In the original The Amityville Horror (1979), George and Kathy Lutz get a great deal on a house in upstate New York because a young man named Ronald DeFeo had murdered his entire family in it a few years earlier. (I would never buy a house like that, but you do you I guess.)
Turns out the house is haunted.
After experiencing a series of paranormal events, the Lutzes discover a secret room in their basement that had been walled shut — a literalized portal to hell, constructed many years ago by a known Satanist who once lived there.
What’s concealed in there, in the unconscious, eventually must come out.
In the film’s climax, the walls bleed and a black primordial ooze fills the basement. George falls into this sludge pit but is able to escape — unlike the Ronald before him, George has faced his own shadow and integrated it — and the Lutzes flee the house, leaving all of their things behind.
This model—trauma made spatial—runs through nearly every classic haunted house narrative.
In Robert Wise’s The Haunting (1963), Eleanor, a lonely, repressed woman, arrives at Hill House for a paranormal study. It’s clear that she’s attracted to Theo, another woman who’s there for the study, but Eleanor won’t allow herself to embrace her desire.
The haunting occurs when Eleanor’s sublimated emotions and repressed sexuality begin to bubble up through the psychic realm and manifest in the physical as uncanny disturbances: pounding doors, groaning walls, whispered voices.
As her desires move closer towards conscious expression, the walls of the house undulate and threaten to burst. The haunting is Eleanor’s repression externalized; Hill House becomes a projection of her psyche, its violence a reflection of her inner turmoil.

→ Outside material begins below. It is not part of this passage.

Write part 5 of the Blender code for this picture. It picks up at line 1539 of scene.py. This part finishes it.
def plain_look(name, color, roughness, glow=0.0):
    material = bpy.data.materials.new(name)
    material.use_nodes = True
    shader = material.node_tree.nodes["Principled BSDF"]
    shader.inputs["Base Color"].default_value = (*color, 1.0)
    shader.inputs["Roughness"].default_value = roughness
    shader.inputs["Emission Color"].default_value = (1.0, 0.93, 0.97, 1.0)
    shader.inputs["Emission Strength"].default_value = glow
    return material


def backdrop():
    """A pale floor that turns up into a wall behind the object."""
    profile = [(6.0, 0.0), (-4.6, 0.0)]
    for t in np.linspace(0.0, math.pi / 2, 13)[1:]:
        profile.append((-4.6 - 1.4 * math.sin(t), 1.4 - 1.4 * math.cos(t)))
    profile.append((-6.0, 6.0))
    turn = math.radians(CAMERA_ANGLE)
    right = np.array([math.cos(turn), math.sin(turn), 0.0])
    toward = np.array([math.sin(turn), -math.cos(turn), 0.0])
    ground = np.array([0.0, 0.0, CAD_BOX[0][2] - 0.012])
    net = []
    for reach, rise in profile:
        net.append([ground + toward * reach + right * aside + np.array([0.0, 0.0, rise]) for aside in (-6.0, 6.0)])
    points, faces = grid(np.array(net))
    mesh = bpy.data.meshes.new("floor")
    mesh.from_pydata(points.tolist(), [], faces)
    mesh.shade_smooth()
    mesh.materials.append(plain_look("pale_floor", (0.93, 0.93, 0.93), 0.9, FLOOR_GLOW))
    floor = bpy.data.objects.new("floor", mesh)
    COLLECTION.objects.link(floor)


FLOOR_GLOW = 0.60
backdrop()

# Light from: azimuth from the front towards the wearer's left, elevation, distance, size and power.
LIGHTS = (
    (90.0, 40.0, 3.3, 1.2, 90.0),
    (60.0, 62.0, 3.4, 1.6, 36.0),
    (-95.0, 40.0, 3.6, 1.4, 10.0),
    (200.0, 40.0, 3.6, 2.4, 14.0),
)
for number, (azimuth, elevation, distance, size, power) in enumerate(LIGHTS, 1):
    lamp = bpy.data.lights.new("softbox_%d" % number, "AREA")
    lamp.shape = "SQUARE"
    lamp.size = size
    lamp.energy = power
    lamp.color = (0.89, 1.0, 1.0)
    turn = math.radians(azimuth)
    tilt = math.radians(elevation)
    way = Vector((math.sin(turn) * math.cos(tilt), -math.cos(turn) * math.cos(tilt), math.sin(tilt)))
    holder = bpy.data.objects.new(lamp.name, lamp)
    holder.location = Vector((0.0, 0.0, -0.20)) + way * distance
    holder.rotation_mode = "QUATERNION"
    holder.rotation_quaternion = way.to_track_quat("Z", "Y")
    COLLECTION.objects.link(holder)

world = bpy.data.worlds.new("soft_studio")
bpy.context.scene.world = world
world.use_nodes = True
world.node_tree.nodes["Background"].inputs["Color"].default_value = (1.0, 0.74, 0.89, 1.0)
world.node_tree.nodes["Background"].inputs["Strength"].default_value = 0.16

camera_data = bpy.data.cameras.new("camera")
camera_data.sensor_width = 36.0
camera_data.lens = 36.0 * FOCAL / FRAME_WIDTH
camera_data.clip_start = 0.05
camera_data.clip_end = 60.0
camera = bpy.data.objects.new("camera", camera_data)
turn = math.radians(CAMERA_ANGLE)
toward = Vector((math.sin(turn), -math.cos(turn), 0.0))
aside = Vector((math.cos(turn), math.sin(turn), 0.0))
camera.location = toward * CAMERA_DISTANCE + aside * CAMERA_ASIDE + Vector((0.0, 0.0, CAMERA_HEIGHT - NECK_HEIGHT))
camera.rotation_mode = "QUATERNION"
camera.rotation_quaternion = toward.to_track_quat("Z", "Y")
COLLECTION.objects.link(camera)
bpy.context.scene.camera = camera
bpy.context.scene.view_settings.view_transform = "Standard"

Where The Haunting suggests the house as projection, Nobuhiko Ôbayashi’s epically strange House (1977) takes it one step further. The house is not occupied by an energy that haunts it, but the house itself has become the haunting.

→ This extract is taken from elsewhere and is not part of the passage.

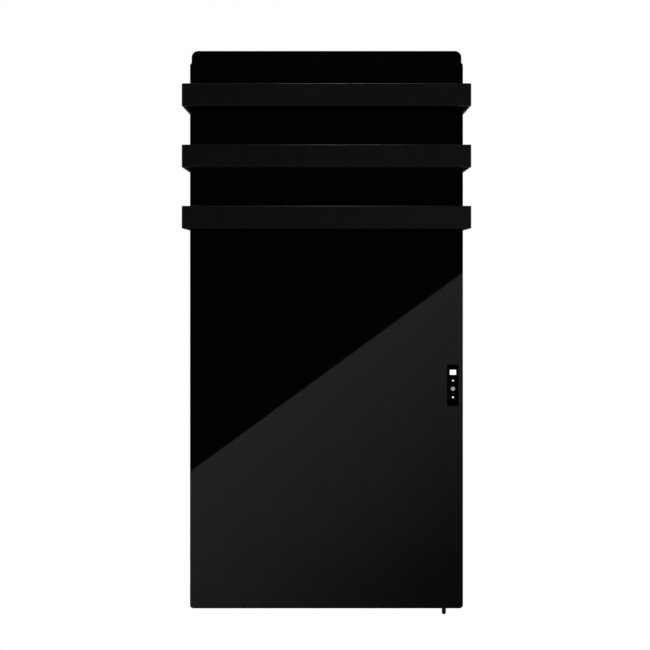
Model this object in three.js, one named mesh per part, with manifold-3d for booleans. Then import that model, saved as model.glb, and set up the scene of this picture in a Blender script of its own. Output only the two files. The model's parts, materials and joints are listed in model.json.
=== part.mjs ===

The film follows Gorgeous, a teenager who brings six friends to her aunt’s isolated country home. But this is no ordinary domestic space. The house is alive, ravenous for the essence of youth, and overflowing with the aunt’s grief.
Many years ago, the aunt’s fiancé was drafted into the war, and they made a promise to wait for each other. But he died in battle and she never left — instead, she’s merged with the house. She speaks to the appliances like they’re alive, saying things like, “the young woman will warm you, dear stove.”
The house feeds on the girls, literally — a piano eats one, a mattress consumes another — and redistributes their energy back into the aunt, who becomes younger and healthier until she’s able to take over Gorgeous’s body altogether and finally leave, trapping Gorgeous inside to continue the cycle of living as the house. The haunted house is no longer a structure containing trauma but a living archive of it.
Unlike The Haunting, where the house is a mirror of repression, Ôbayashi presents the house as a site of intergenerational trauma. The aunt’s wartime loss—the death of her fiancé and the subsequent erasure of her place in the social order—mutates into an architecture that consumes the next generation. Trauma becomes not just inherited but embodied in space itself.
This tradition continues into contemporary horror. In Remi Weekes’s His House (2020), the haunted house becomes a site of displacement trauma.
A South Sudanese couple seeking asylum in England are given a dilapidated government house, but what haunts them is not the peeling wallpaper or flickering lights—it’s the trauma they carry with them. A spirit, the apeth or “night witch,” crosses the ocean with them, a manifestation of guilt, loss, and the violence they endured in order to survive. The film literalizes the impossibility of starting over without confronting the past: to repress trauma is to invite it to infest the home.
So then, to enter a haunted house is to confront the ghosts we all carry within us.
The house is never just a house. You are the house, and the house is you.